There's more than one way an organization can alter its processes. It can do this incrementally, or it may do this radically. More meaningfully, both might occur at the same exact time, depending on the perspective taken.

In this lesson, we'll go over all of that. We'll learn about incremental change, radical change, as well as characteristics and examples of each.

Incremental Change

Incremental change can be thought of as a process that modifies, adjusts, or refines the status quo via relatively simple and minor changes. Based on this definition, it's important to emphasize that this kind of organizational change, sometimes referred to as first order change, doesn't alter an organization's core. Incremental change refers to relatively minor adjustments, in the grand scheme of things, to pre-existing systems, hierarchies, models, products, services, and processes.

Besides this, incremental change has a combination of the following additional characteristics:

  • It mainly occurs via a series of small steps.

  • It might occur over a long period of time, but no single step in the process consumes an exorbitant amount of time.

  • The steps involved are sometimes mapped out in advance but don't have to be. Sometimes, these changes occur naturally as problems arise and are fixed along the way without management even noticing.

You can think of incremental change via the following example. Pretend that a company's mode of business is like a toy Lego model. Incremental change would involve improving a single Lego piece within that model. That toy Lego model stays almost exactly the same, recognizable as it was before. However, one aspect of the Lego model has been improved thanks to incremental change.

A real example of an incremental change in an organization can be something like the installation of new computer software to improve a company's efficiency.

Radical Change

Let's compare this to radical change.

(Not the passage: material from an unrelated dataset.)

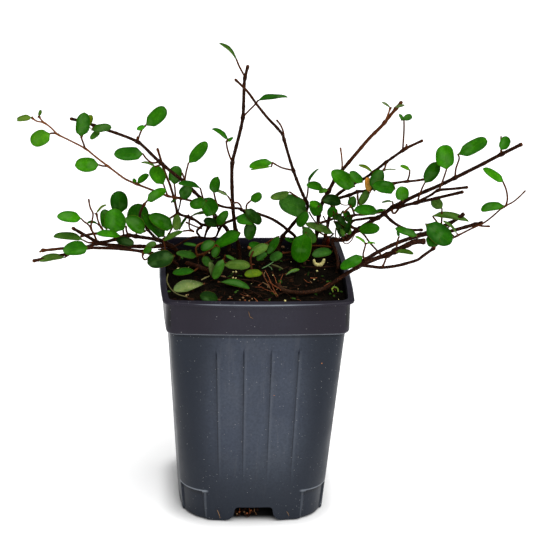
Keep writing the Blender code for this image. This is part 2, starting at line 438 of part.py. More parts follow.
            leaf((6.2, 10.8), (-2.2, 7.2), 5.4, -4, -4, 14),
            leaf((11.6, 14.8), (6.6, 7.0), 3.8, -1, -3, 14, ((4.9, 11.2), (9, 13.8))),
            leaf((5.8, 7.2), (1.4, 3.6), 3.4, -3, -3, 20, ((4.6, 10.8),)),
        ],
    ),
    "sprig_right": (
        [
            stem(1.3, 1.0, ((24.2, 5.4, 25), (24.6, 11, 27), (24.8, 16.4, 27), (23.4, 19.4, 26)),
                 root=(24.0, 2.2)),
        ],
        [
            leaf((24.6, 16.2), (21.6, 3.0), 9.8, -8, -6, 12),
            leaf((23.4, 19.4), (28.8, 12.4), 4.8, -3, -3, 14),
            leaf((37.2, 7.6), (28.2, 6.2), 4.4, -6, -4, 20, ((24.6, 10.4), (33, 10.4), (37.6, 9.4))),
            leaf((13.2, 6.8), (7.8, 4.0), 4.2, -7, -3, 20, ((24.3, 7), (18, 7.4))),
        ],
    ),
}

# Leaves that have fallen on the soil: base, tip, width, depth, lean and roll, as for the leaves above.
FALLEN_LEAVES = {
    "fallen_leaf_pale": ((-25.4, -6.6), (-38.4, -9.0), 6.8, -14, -4, 28),
    "fallen_leaf_front": ((-16.4, -6.6), (-3.0, -9.0), 4.6, -11, -5, 52),
    "fallen_leaf_dark": ((-17.6, -15.2), (-25.8, -13.4), 5.4, -31, -1, 20),
    "fallen_leaf_narrow": ((14.2, -3.2), (20.6, -1.2), 2.8, 2, 4, 40),
}
FALLEN_STALK_PATH = ((-40.8, -3.6), (-41.1, -7.0), (-40.2, -10.4), (-37.4, -13.0), (-34.2, -14.2),
                     (-30.6, -14.8))
FALLEN_STALK_THICK = 0.9
PERLITE_ARC = ((28.2, 3.4), (28.9, 1.4), (30.8, 0.6), (32.8, 1.4), (33.5, 4.0))
PERLITE_SHARES = (0.7, 1.0, 1.1, 1.0, 0.65)
PERLITE_THICK = 1.8


def new_material(name, colour, roughness, metallic=0.0):
    """A plain Principled material."""
    material = bpy.data.materials.new(name)
    material.use_nodes = True
    shader = material.node_tree.nodes["Principled BSDF"]
    shader.inputs["Base Color"].default_value = (*colour, 1.0)
    shader.inputs["Roughness"].default_value = roughness
    shader.inputs["Metallic"].default_value = metallic
    return material


def sight_axes():
    """The viewer's place and the sheet's across and up directions, in millimetres."""
    turn, tilt = math.sin(SIGHT_TURN), math.cos(SIGHT_TILT)
    back = Vector((turn * tilt, -math.cos(SIGHT_TURN) * tilt, math.sin(SIGHT_TILT)))
    level = Vector((math.cos(SIGHT_TURN), math.sin(SIGHT_TURN), 0.0))
    rise = back.cross(level)
    across = level * math.cos(SIGHT_ROLL) + rise * math.sin(SIGHT_ROLL)
    up = rise * math.cos(SIGHT_ROLL) - level * math.sin(SIGHT_ROLL)
    return SIGHT_TARGET + back * SIGHT_DISTANCE, across, up


EYE, ACROSS, UP = sight_axes()


def at_depth(u, v, y):
    """The point at depth y that shows at (u, v) on the sheet."""
    ray = SHEET_CENTRE + ACROSS * u + UP * v - EYE
    return EYE + ray * ((y - EYE.y) / ray.y)


def at_height(u, v, z):
    """The point at height z that shows at (u, v) on the sheet."""
    ray = SHEET_CENTRE + ACROSS * u + UP * v - EYE
    return EYE + ray * ((z - EYE.z) / ray.z)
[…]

Radical change refers to a significant shift behind the fundamentals of a company's practices, products, culture, norms, and so on.

Radical change will occur when any of the following conditions are met alone or in combination:

  • The gap between the current state of affairs and future ones (the planned changes) is great in any number of ways.

  • There is a transformational shift behind a company's fundamental processes.

  • There is a move toward a completely novel state of affairs.

This is why radical change is sometimes called transformation change, fundamental change, or even quantum change. Radical change is often expensive and very time-consuming.